These days, though, tangerines and their fellows are available pretty much year round. They are part of a large crew of citrus fruit that embraces three different classifications of the orange: clementines, satsumas, mandarins, and various hybrids including the tangelo and the tangor.

Technically, the tangerine is a mandarin orange and treated as a variety of Citrus reticulata, the botanical name for the mandarin. It’s also known as Citrus tangerina, named for its origins in Tangier, Morocco. But while the names are pretty interchangeable, a tangerine is a mandarin but a mandarin isn’t always a tangerine. The Citrus Variety Collection of the University of California lists 167 different hybrids and varieties of mandarins, with clementines and satsumas falling into the category. 

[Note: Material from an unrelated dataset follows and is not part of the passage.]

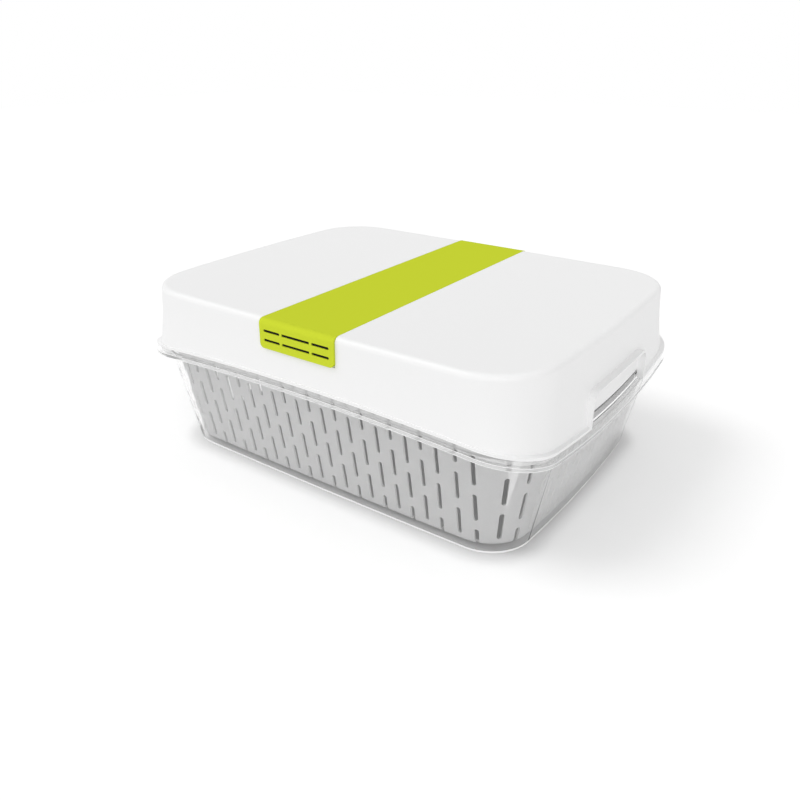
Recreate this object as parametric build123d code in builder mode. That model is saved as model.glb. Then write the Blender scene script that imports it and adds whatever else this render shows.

The mandarin is the ancestor of all other types - the original orange, if you like. The orange isn’t a pure fruit. It’s a hybrid between a mandarin and a pomelo. It originated in the vast region that embraces Southern China, Northeast India and Burma. The earliest mention of it comes in Chinese literature in 314BC. Of all fruit trees, it’s now the most cultivated in the world.

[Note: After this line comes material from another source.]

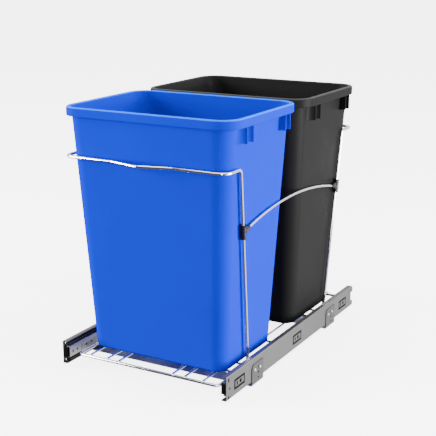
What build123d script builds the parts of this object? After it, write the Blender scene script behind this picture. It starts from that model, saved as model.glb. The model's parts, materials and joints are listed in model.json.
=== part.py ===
from build123d import *
import math
import os

os.makedirs("parts", exist_ok=True)

# Pull-out unit with two waste bins, in millimetres.
# X runs across, Y rearwards from the front ends of the slides, Z up from the floor.

# bins
bin_height = 454.0
body_bottom_width = 280.0
body_bottom_depth = 189.8
body_bottom_corner = 24.0
body_top_width = 325.8       # just under the rim
body_top_depth = 248.9
body_top_corner = 31.0
bottom_forward = 1.95        # the bottom's middle lies this far in front of the rim's middle
bin_wall = 2.5
bottom_round = 6.0
rim_reach_x = 13.1           # rim beyond the body on the short sides
rim_reach_y = 5.75           # and on the long sides
rim_corner = 40.0
rim_height = 16.3
lip_width = 8.0
lip_round = 3.4
throat_space = 1.0            # the throat's wall beyond the body at the rim's underside
under_lip = 3.5              # solid depth of the lip above the hollow under the rim
rib_thickness = 2.5
rib_length = 28.0            # below the rim
rib_inset = 1.0              # rib edge behind the rim's face
rib_sweep = 13.0             # length of the hollow curve on the rib's outer side
rib_root = 1.0               # the curve's end inside the body's face
rib_hollow = 0.3             # how far along the sweep the curve's middle lies
front_rib_places = (55.0, 77.0)   # from the rim's front face
rear_rib_places = (44.5, 61.5)    # from its rear face
bin_start = 14.9             # front bin's rim behind the slides' front ends
rim_gap = 11.6               # between the two rims
bin_rest_gap = 0.3           # under each bin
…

Smaller than the common orange, tangerines, clementines and mandarins are also sweeter and easier to peel than the orange and with a flavour far more intense. That peel dries particularly well (slowly in the oven at a low temperature) for using as a cooking spice in beef and lamb stews since they have much less bitter white pith than the orange. 

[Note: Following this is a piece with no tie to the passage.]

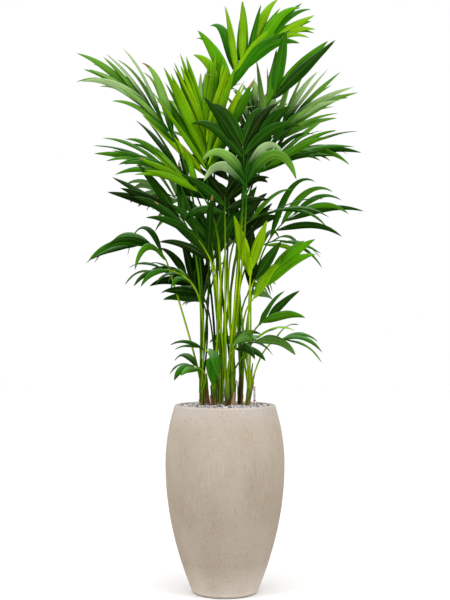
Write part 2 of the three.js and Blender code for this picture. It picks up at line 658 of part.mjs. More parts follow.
const holes = [
  ...STEMS.map((stem) => solidOf(stemGeometry(stem, GAP).translate(...onMix(stem.foot)))),
  solidOf(gaugeGeometry(GAP).translate(...onMix(GAUGE.place))),
];
const pot = new THREE.Group();
pot.name = "filled_planter";
pot.add(namedMesh("planter", planterGeometry(), 0xbcae9d, 0.85));
pot.add(namedMesh("potting_mix", mixGeometry(), 0x3a2a1e, 1));
pot.add(namedMesh("gravel_layer", gravelGeometry(holes), 0xa39c96, 0.8));
pot.add(standing("water_gauge", gaugeGeometry(), GAUGE.place, 0xe6e6e2, 0.4));

const clump = new THREE.Group();
clump.name = "clump";
for (const stem of STEMS) {
  clump.add(standing(stem.name, stemGeometry(stem), stem.foot, 0x5c7a1f, 0.7));
}

const placed = new Placed();
for (const mesh of [...pot.children, ...clump.children]) placed.add(mesh.name, placedSolidOf(mesh));
frondSolids(placed).forEach((solid, i) => {
  const { name, tone } = FRONDS[i];
  clump.add(namedMesh(name, geometryOf(solid), TONES[tone], 0.5));
});

const palm = new THREE.Group();
palm.name = "kentia_palm";
palm.add(pot, clump);

export default palm;
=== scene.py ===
# A kentia palm (Howea) in a tall round planter: the looks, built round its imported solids.
#
# The plant's sizes are in millimetres, as in the part's source, and MM turns them into
# Blender's metres. The fronds grow by the source's rule, written again here with more points.
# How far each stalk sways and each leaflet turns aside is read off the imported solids.

from collections import namedtuple
from math import acos, atan2, ceil, cos, exp, hypot, pi, radians, sin, sqrt

import bmesh
import bpy
import numpy as np
from mathutils import Matrix, kdtree
from mathutils.bvhtree import BVHTree


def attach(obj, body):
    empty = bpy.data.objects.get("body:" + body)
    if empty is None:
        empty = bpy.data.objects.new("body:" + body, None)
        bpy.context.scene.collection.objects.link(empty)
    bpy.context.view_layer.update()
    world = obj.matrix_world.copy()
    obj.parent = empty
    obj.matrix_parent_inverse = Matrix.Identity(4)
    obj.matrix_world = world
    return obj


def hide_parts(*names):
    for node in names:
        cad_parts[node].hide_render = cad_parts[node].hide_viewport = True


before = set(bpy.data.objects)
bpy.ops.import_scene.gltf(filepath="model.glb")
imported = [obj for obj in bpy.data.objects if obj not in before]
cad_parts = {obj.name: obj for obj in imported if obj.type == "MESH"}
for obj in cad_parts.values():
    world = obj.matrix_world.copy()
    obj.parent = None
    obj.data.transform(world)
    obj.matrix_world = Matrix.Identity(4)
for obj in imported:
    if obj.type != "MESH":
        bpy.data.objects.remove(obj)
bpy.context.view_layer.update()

MM = 0.001


def linked(name, data):
    """A new object of the scene."""
    thing = bpy.data.objects.new(name, data)
    bpy.context.collection.objects.link(thing)
    return thing


# ---- camera

CAMERA_PLACE = (0.0, -4.0, 0.995)
LENS = 65.6
SENSOR = 36.0
SHIFT_UP = 0.0317


def make_camera():
    data = bpy.data.cameras.new("camera")
    data.lens = LENS
    data.sensor_width = SENSOR
    data.shift_y = SHIFT_UP
    camera = linked("camera", data)
    camera.location = CAMERA_PLACE
    camera.rotation_euler = (radians(90), 0, 0)
    bpy.context.scene.camera = camera


make_camera()

# ---- sizes shared with the solids

GAP = 0.3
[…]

Tangerines were first cultivated by an American, Major Atway, in Palatka, Florida. He is thought to have imported them from Tangier, to develop as a distinct crop. In 1843, he sold his groves to N.H. Moragne, who gave his name to a tangerine that in turn produced a seedling of the Dancy tangerine. Until the 1970s, this was one of the most popular varieties sold in the US. These days, though, it’s too sensitive and delicate for the voracious commercial demands of transport and sale, and only fruits every other year besides which doesn’t suit the business.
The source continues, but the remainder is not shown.